Available data

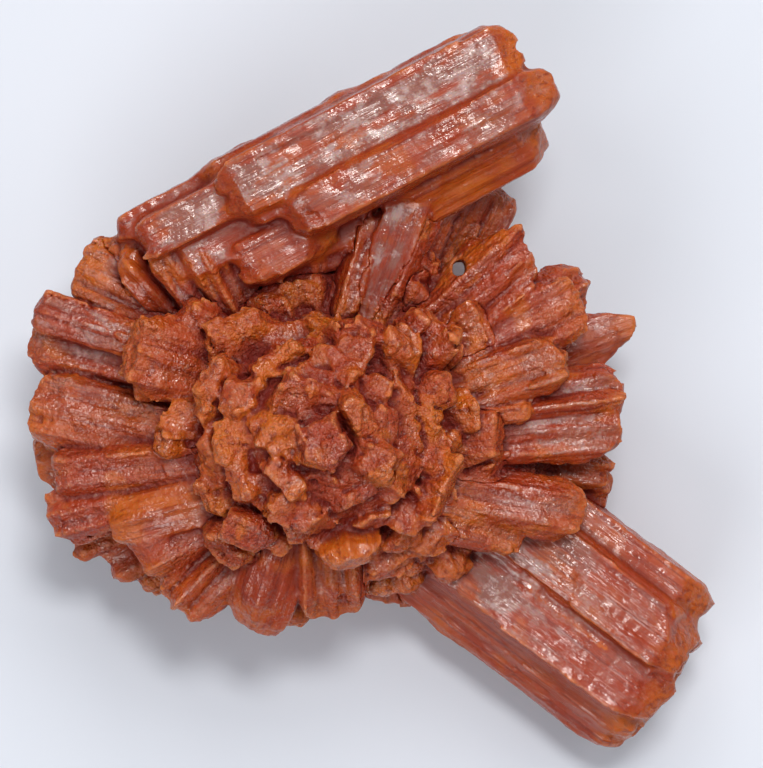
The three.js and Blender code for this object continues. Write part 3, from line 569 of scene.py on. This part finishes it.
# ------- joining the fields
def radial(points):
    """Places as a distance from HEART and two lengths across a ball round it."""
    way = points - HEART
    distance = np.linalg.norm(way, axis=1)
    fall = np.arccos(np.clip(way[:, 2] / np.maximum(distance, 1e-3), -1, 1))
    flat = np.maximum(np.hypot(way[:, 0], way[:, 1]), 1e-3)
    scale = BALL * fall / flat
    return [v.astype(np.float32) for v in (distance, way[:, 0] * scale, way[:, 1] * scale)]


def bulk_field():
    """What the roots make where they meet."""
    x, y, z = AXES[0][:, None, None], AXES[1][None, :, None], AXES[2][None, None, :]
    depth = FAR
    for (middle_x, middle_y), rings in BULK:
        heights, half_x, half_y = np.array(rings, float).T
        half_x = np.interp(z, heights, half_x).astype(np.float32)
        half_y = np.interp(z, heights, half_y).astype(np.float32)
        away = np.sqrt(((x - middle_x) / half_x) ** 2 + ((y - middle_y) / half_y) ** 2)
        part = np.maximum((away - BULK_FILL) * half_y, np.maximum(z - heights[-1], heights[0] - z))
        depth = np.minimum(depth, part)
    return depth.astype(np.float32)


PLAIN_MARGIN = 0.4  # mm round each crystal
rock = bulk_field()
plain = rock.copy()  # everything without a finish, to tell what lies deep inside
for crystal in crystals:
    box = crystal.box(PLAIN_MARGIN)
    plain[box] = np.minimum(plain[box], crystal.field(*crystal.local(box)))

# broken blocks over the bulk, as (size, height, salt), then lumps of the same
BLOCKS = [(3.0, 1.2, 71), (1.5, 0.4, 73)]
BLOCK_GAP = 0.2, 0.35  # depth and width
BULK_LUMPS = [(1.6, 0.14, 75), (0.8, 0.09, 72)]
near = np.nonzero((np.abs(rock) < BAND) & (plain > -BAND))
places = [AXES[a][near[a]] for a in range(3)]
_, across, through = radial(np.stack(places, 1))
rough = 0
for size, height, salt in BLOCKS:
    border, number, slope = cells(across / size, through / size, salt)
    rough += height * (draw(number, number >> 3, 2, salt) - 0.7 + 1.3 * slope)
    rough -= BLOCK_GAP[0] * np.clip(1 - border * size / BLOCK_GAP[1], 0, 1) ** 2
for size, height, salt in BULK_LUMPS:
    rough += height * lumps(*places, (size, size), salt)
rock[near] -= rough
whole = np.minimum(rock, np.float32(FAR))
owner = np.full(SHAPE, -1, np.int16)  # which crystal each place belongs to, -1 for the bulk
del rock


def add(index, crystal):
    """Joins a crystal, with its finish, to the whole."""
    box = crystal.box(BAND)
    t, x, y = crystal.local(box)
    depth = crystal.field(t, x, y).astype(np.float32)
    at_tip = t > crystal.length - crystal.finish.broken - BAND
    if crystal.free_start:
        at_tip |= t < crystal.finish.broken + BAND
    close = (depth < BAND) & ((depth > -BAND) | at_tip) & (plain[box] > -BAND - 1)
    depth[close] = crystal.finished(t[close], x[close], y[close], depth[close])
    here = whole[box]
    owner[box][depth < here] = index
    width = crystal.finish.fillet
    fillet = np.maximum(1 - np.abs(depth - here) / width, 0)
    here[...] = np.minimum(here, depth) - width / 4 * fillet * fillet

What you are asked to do
Write out, exactly and with nothing else, the lines of the listing above from its first line through the line with "return [v.astype(np.float32) for".

Problem solution
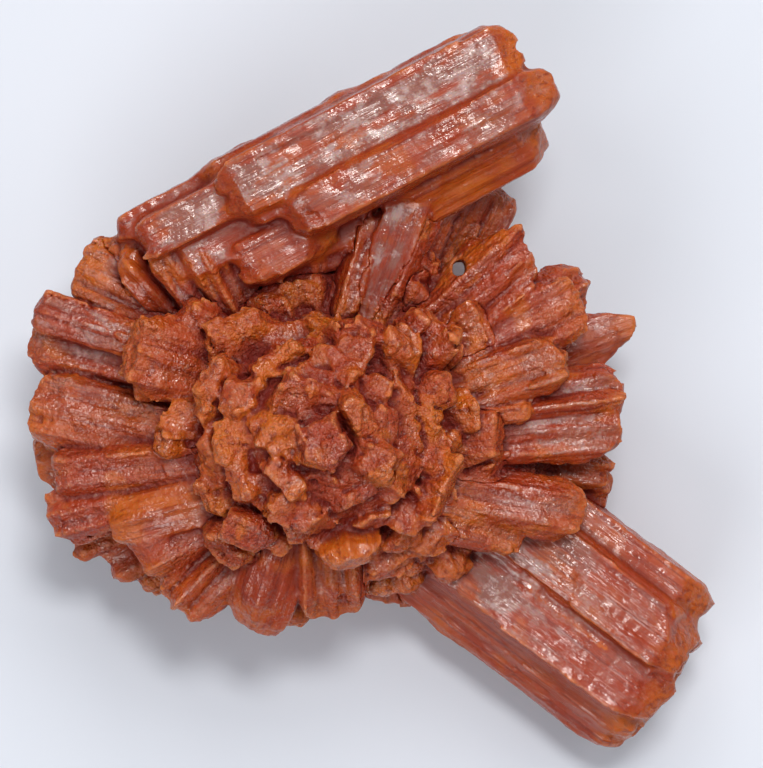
The three.js and Blender code for this object continues. Write part 3, from line 569 of scene.py on. This part finishes it.
# ------- joining the fields
def radial(points):
    """Places as a distance from HEART and two lengths across a ball round it."""
    way = points - HEART
    distance = np.linalg.norm(way, axis=1)
    fall = np.arccos(np.clip(way[:, 2] / np.maximum(distance, 1e-3), -1, 1))
    flat = np.maximum(np.hypot(way[:, 0], way[:, 1]), 1e-3)
    scale = BALL * fall / flat
    return [v.astype(np.float32) for v in (distance, way[:, 0] * scale, way[:, 1] * scale)]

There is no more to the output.